— Set task —
Find each line containing the word "code" and report how many there are. Add nothing else.

— Data listing —
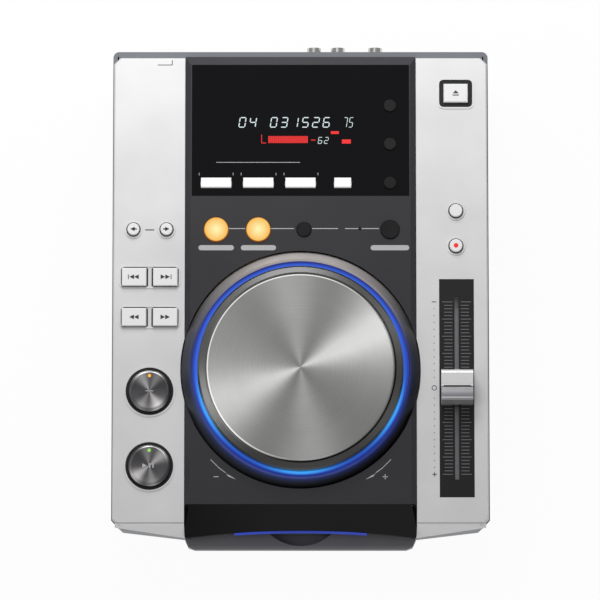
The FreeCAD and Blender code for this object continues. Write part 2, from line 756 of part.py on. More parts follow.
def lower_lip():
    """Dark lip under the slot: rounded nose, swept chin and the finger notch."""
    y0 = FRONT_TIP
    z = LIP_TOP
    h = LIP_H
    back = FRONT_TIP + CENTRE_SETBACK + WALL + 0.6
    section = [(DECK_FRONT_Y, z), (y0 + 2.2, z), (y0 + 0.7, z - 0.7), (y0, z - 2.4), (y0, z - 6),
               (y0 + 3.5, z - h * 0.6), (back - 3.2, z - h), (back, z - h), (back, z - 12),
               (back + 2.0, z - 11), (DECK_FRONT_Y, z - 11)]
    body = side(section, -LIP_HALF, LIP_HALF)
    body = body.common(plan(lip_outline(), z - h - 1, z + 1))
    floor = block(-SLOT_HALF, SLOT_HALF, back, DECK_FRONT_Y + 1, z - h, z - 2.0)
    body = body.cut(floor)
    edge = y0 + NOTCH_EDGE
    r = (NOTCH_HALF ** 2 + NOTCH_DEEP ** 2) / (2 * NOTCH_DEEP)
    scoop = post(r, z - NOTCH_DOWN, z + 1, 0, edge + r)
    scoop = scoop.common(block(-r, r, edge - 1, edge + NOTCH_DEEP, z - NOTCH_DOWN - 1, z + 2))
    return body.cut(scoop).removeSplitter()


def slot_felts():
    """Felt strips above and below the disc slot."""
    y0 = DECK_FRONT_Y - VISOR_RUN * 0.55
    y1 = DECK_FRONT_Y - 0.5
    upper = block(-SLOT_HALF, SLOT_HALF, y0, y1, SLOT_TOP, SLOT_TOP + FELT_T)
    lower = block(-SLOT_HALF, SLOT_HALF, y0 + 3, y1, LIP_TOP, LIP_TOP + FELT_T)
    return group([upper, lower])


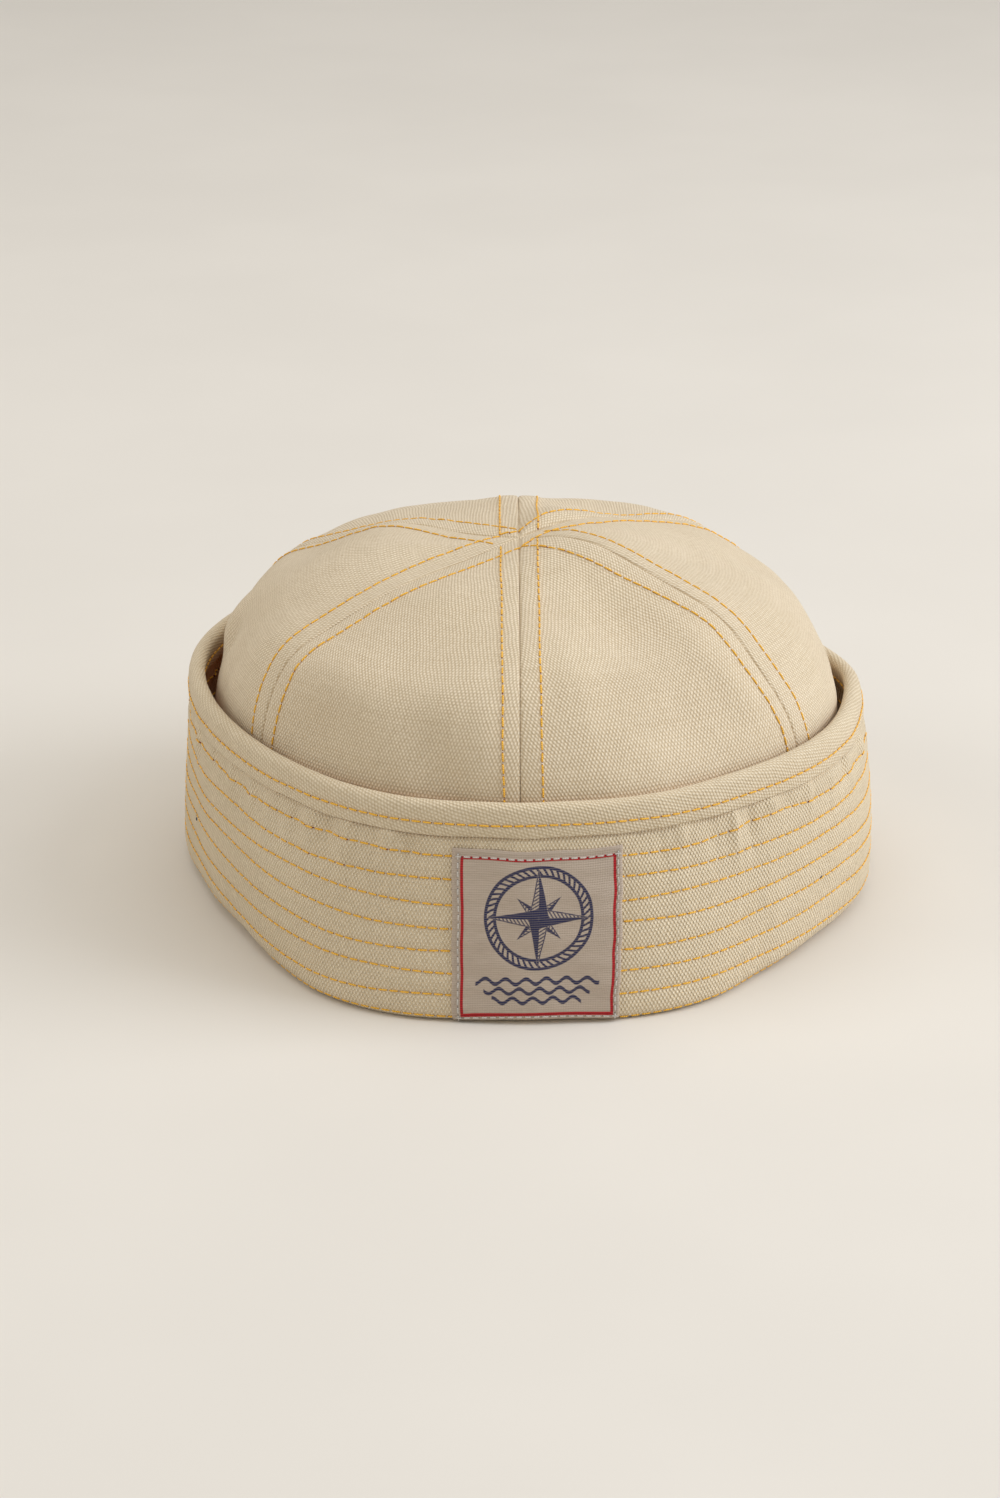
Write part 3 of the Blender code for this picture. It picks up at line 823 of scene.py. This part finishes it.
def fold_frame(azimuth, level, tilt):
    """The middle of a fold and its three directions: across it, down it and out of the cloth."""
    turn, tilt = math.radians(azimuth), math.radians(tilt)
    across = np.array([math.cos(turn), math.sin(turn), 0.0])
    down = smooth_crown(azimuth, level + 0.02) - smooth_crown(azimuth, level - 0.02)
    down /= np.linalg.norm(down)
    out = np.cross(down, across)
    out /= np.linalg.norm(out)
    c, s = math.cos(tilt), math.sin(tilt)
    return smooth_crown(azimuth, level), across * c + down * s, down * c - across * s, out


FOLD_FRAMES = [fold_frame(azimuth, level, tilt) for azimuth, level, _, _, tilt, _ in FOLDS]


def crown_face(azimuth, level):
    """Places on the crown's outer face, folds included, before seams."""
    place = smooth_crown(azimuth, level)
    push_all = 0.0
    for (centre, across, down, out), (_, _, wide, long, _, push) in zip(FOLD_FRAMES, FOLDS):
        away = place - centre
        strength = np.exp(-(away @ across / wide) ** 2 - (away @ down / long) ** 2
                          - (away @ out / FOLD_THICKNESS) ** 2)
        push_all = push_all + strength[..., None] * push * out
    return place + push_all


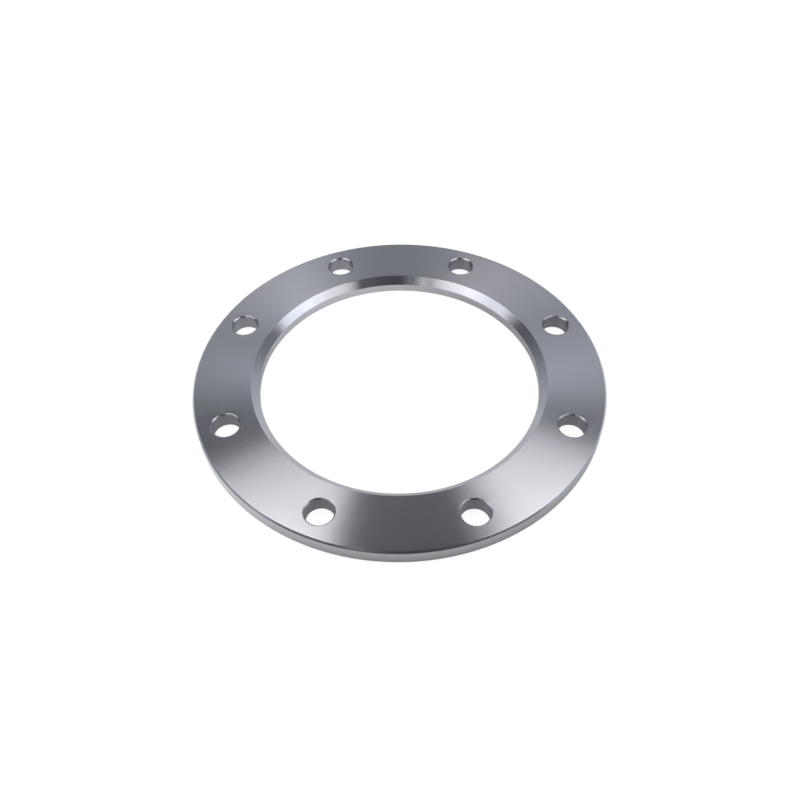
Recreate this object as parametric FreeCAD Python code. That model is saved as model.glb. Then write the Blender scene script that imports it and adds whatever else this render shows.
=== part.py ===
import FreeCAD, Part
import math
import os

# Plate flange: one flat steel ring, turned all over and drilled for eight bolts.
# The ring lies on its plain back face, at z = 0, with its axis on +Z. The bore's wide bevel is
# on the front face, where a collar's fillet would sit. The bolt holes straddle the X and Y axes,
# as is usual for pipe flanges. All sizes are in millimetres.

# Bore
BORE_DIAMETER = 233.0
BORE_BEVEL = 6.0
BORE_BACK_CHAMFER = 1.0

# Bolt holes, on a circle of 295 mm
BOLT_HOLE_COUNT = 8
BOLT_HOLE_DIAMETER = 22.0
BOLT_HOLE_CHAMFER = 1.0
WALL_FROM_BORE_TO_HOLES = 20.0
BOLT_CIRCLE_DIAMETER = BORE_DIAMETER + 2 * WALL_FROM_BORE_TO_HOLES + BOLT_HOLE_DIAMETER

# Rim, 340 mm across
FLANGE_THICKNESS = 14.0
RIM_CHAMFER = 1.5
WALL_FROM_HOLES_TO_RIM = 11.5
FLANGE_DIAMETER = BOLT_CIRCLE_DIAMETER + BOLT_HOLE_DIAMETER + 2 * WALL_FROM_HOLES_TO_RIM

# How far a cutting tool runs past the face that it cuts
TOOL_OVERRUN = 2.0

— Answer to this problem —
3